- Exercise:
Write the material out again exactly.

- Material provided:

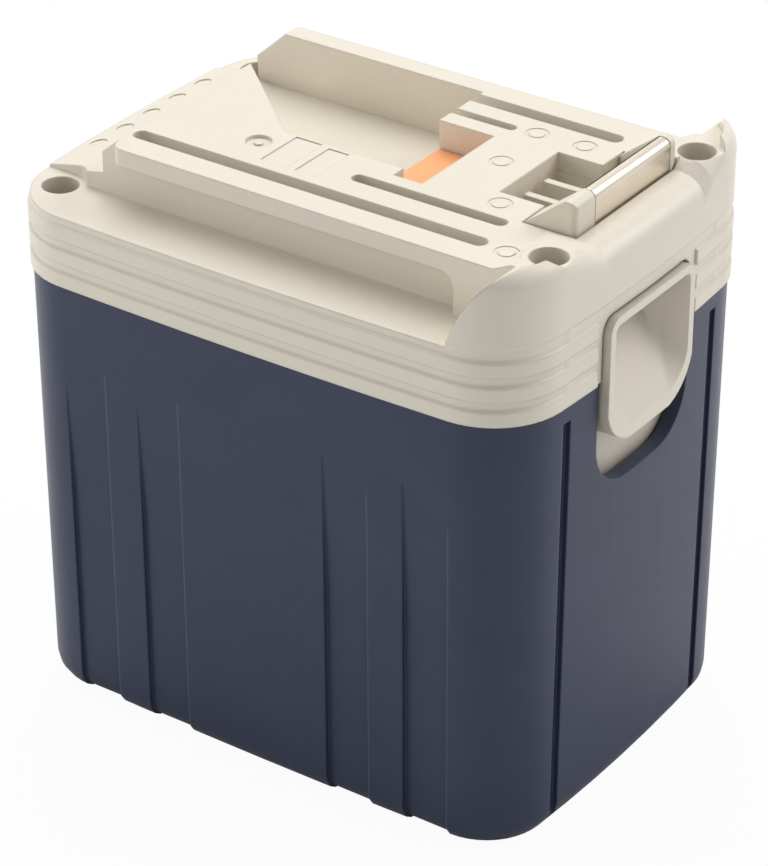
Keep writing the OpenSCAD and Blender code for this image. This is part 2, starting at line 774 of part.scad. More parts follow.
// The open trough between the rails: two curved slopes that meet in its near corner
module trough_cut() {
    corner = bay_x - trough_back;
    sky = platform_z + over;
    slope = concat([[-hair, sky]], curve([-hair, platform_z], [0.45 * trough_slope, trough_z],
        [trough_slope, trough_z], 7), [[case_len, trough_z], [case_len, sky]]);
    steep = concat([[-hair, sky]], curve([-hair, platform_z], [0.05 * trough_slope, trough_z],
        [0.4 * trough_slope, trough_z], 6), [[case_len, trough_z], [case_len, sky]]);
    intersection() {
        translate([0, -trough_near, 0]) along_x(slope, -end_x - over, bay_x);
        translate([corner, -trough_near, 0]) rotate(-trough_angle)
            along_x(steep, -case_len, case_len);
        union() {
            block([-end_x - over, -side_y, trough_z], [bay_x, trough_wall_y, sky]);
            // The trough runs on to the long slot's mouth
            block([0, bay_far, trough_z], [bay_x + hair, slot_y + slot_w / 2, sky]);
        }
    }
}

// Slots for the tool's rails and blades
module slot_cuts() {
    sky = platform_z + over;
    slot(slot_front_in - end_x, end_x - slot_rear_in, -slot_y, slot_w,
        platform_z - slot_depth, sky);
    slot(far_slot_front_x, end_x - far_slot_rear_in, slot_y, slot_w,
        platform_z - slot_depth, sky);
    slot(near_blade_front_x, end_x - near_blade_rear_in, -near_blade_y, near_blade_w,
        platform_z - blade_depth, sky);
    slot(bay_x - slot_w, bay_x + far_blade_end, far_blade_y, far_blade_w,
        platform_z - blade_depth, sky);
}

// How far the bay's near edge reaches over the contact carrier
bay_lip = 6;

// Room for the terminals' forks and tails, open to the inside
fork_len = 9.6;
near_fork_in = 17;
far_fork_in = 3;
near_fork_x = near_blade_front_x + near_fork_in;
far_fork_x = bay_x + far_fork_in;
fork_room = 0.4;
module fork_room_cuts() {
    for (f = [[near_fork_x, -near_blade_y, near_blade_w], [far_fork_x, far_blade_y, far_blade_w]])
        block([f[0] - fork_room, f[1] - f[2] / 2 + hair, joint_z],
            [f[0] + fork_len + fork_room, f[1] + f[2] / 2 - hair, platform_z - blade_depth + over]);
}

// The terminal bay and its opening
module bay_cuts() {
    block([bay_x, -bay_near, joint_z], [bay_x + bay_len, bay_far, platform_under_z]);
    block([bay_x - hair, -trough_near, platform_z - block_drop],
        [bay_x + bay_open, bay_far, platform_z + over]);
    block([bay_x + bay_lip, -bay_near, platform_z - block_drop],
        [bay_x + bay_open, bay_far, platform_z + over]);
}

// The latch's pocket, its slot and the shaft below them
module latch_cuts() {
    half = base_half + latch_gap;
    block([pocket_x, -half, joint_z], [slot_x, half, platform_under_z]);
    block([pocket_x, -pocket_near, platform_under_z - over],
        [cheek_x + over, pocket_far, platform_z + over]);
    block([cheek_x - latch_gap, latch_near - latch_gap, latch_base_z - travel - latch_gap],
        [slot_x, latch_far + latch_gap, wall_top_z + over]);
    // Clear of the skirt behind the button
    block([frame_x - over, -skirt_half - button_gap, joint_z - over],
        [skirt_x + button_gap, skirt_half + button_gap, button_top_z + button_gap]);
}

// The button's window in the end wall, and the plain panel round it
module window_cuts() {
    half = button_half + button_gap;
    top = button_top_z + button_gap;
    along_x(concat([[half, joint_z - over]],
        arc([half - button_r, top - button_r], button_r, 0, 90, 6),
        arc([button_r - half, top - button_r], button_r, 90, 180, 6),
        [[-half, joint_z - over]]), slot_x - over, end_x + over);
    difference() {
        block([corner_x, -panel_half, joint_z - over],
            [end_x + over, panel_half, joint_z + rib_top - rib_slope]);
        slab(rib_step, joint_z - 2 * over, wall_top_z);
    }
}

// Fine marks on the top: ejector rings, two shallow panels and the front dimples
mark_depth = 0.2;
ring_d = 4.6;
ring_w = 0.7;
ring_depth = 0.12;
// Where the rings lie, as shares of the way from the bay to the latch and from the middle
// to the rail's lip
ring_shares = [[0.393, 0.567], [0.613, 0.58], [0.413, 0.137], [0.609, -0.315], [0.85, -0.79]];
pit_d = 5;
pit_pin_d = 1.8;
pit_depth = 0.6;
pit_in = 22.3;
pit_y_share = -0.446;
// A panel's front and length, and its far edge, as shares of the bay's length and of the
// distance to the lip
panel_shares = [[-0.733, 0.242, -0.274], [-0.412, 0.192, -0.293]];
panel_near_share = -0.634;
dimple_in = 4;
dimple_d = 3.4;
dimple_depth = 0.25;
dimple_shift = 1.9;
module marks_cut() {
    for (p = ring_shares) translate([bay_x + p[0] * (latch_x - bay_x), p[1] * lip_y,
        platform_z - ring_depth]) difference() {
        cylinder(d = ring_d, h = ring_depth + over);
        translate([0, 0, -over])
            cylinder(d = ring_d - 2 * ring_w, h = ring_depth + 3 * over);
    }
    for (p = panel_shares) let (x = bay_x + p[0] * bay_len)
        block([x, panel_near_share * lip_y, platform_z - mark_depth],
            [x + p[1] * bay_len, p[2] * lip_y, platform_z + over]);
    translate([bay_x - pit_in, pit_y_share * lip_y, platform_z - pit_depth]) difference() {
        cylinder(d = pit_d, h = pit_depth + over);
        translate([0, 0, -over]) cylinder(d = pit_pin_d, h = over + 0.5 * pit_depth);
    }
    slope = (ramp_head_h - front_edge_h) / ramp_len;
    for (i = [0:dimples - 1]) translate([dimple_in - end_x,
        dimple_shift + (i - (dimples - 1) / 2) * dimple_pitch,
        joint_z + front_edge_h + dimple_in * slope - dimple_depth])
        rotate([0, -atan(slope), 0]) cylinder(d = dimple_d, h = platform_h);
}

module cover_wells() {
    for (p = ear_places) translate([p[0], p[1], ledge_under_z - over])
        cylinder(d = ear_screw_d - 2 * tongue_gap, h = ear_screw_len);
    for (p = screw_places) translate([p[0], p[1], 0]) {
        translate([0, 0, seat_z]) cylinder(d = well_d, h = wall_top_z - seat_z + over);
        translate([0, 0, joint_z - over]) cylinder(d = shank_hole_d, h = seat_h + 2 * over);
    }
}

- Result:
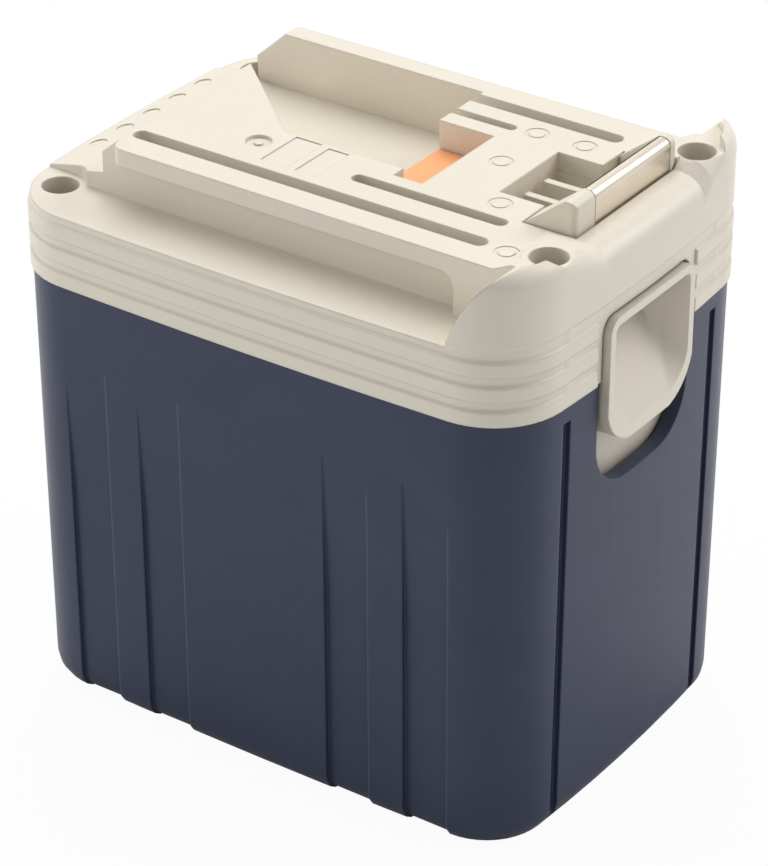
Keep writing the OpenSCAD and Blender code for this image. This is part 2, starting at line 774 of part.scad. More parts follow.
// The open trough between the rails: two curved slopes that meet in its near corner
module trough_cut() {
    corner = bay_x - trough_back;
    sky = platform_z + over;
    slope = concat([[-hair, sky]], curve([-hair, platform_z], [0.45 * trough_slope, trough_z],
        [trough_slope, trough_z], 7), [[case_len, trough_z], [case_len, sky]]);
    steep = concat([[-hair, sky]], curve([-hair, platform_z], [0.05 * trough_slope, trough_z],
        [0.4 * trough_slope, trough_z], 6), [[case_len, trough_z], [case_len, sky]]);
    intersection() {
        translate([0, -trough_near, 0]) along_x(slope, -end_x - over, bay_x);
        translate([corner, -trough_near, 0]) rotate(-trough_angle)
            along_x(steep, -case_len, case_len);
        union() {
            block([-end_x - over, -side_y, trough_z], [bay_x, trough_wall_y, sky]);
            // The trough runs on to the long slot's mouth
            block([0, bay_far, trough_z], [bay_x + hair, slot_y + slot_w / 2, sky]);
        }
    }
}

// Slots for the tool's rails and blades
module slot_cuts() {
    sky = platform_z + over;
    slot(slot_front_in - end_x, end_x - slot_rear_in, -slot_y, slot_w,
        platform_z - slot_depth, sky);
    slot(far_slot_front_x, end_x - far_slot_rear_in, slot_y, slot_w,
        platform_z - slot_depth, sky);
    slot(near_blade_front_x, end_x - near_blade_rear_in, -near_blade_y, near_blade_w,
        platform_z - blade_depth, sky);
    slot(bay_x - slot_w, bay_x + far_blade_end, far_blade_y, far_blade_w,
        platform_z - blade_depth, sky);
}

// How far the bay's near edge reaches over the contact carrier
bay_lip = 6;

// Room for the terminals' forks and tails, open to the inside
fork_len = 9.6;
near_fork_in = 17;
far_fork_in = 3;
near_fork_x = near_blade_front_x + near_fork_in;
far_fork_x = bay_x + far_fork_in;
fork_room = 0.4;
module fork_room_cuts() {
    for (f = [[near_fork_x, -near_blade_y, near_blade_w], [far_fork_x, far_blade_y, far_blade_w]])
        block([f[0] - fork_room, f[1] - f[2] / 2 + hair, joint_z],
            [f[0] + fork_len + fork_room, f[1] + f[2] / 2 - hair, platform_z - blade_depth + over]);
}

// The terminal bay and its opening
module bay_cuts() {
    block([bay_x, -bay_near, joint_z], [bay_x + bay_len, bay_far, platform_under_z]);
    block([bay_x - hair, -trough_near, platform_z - block_drop],
        [bay_x + bay_open, bay_far, platform_z + over]);
    block([bay_x + bay_lip, -bay_near, platform_z - block_drop],
        [bay_x + bay_open, bay_far, platform_z + over]);
}

// The latch's pocket, its slot and the shaft below them
module latch_cuts() {
    half = base_half + latch_gap;
    block([pocket_x, -half, joint_z], [slot_x, half, platform_under_z]);
    block([pocket_x, -pocket_near, platform_under_z - over],
        [cheek_x + over, pocket_far, platform_z + over]);
    block([cheek_x - latch_gap, latch_near - latch_gap, latch_base_z - travel - latch_gap],
        [slot_x, latch_far + latch_gap, wall_top_z + over]);
    // Clear of the skirt behind the button
    block([frame_x - over, -skirt_half - button_gap, joint_z - over],
        [skirt_x + button_gap, skirt_half + button_gap, button_top_z + button_gap]);
}

// The button's window in the end wall, and the plain panel round it
module window_cuts() {
    half = button_half + button_gap;
    top = button_top_z + button_gap;
    along_x(concat([[half, joint_z - over]],
        arc([half - button_r, top - button_r], button_r, 0, 90, 6),
        arc([button_r - half, top - button_r], button_r, 90, 180, 6),
        [[-half, joint_z - over]]), slot_x - over, end_x + over);
    difference() {
        block([corner_x, -panel_half, joint_z - over],
            [end_x + over, panel_half, joint_z + rib_top - rib_slope]);
        slab(rib_step, joint_z - 2 * over, wall_top_z);
    }
}

// Fine marks on the top: ejector rings, two shallow panels and the front dimples
mark_depth = 0.2;
ring_d = 4.6;
ring_w = 0.7;
ring_depth = 0.12;
// Where the rings lie, as shares of the way from the bay to the latch and from the middle
// to the rail's lip
ring_shares = [[0.393, 0.567], [0.613, 0.58], [0.413, 0.137], [0.609, -0.315], [0.85, -0.79]];
pit_d = 5;
pit_pin_d = 1.8;
pit_depth = 0.6;
pit_in = 22.3;
pit_y_share = -0.446;
// A panel's front and length, and its far edge, as shares of the bay's length and of the
// distance to the lip
panel_shares = [[-0.733, 0.242, -0.274], [-0.412, 0.192, -0.293]];
panel_near_share = -0.634;
dimple_in = 4;
dimple_d = 3.4;
dimple_depth = 0.25;
dimple_shift = 1.9;
module marks_cut() {
    for (p = ring_shares) translate([bay_x + p[0] * (latch_x - bay_x), p[1] * lip_y,
        platform_z - ring_depth]) difference() {
        cylinder(d = ring_d, h = ring_depth + over);
        translate([0, 0, -over])
            cylinder(d = ring_d - 2 * ring_w, h = ring_depth + 3 * over);
    }
    for (p = panel_shares) let (x = bay_x + p[0] * bay_len)
        block([x, panel_near_share * lip_y, platform_z - mark_depth],
            [x + p[1] * bay_len, p[2] * lip_y, platform_z + over]);
    translate([bay_x - pit_in, pit_y_share * lip_y, platform_z - pit_depth]) difference() {
        cylinder(d = pit_d, h = pit_depth + over);
        translate([0, 0, -over]) cylinder(d = pit_pin_d, h = over + 0.5 * pit_depth);
    }
    slope = (ramp_head_h - front_edge_h) / ramp_len;
    for (i = [0:dimples - 1]) translate([dimple_in - end_x,
        dimple_shift + (i - (dimples - 1) / 2) * dimple_pitch,
        joint_z + front_edge_h + dimple_in * slope - dimple_depth])
        rotate([0, -atan(slope), 0]) cylinder(d = dimple_d, h = platform_h);
}

module cover_wells() {
    for (p = ear_places) translate([p[0], p[1], ledge_under_z - over])
        cylinder(d = ear_screw_d - 2 * tongue_gap, h = ear_screw_len);
    for (p = screw_places) translate([p[0], p[1], 0]) {
        translate([0, 0, seat_z]) cylinder(d = well_d, h = wall_top_z - seat_z + over);
        translate([0, 0, joint_z - over]) cylinder(d = shank_hole_d, h = seat_h + 2 * over);
    }
}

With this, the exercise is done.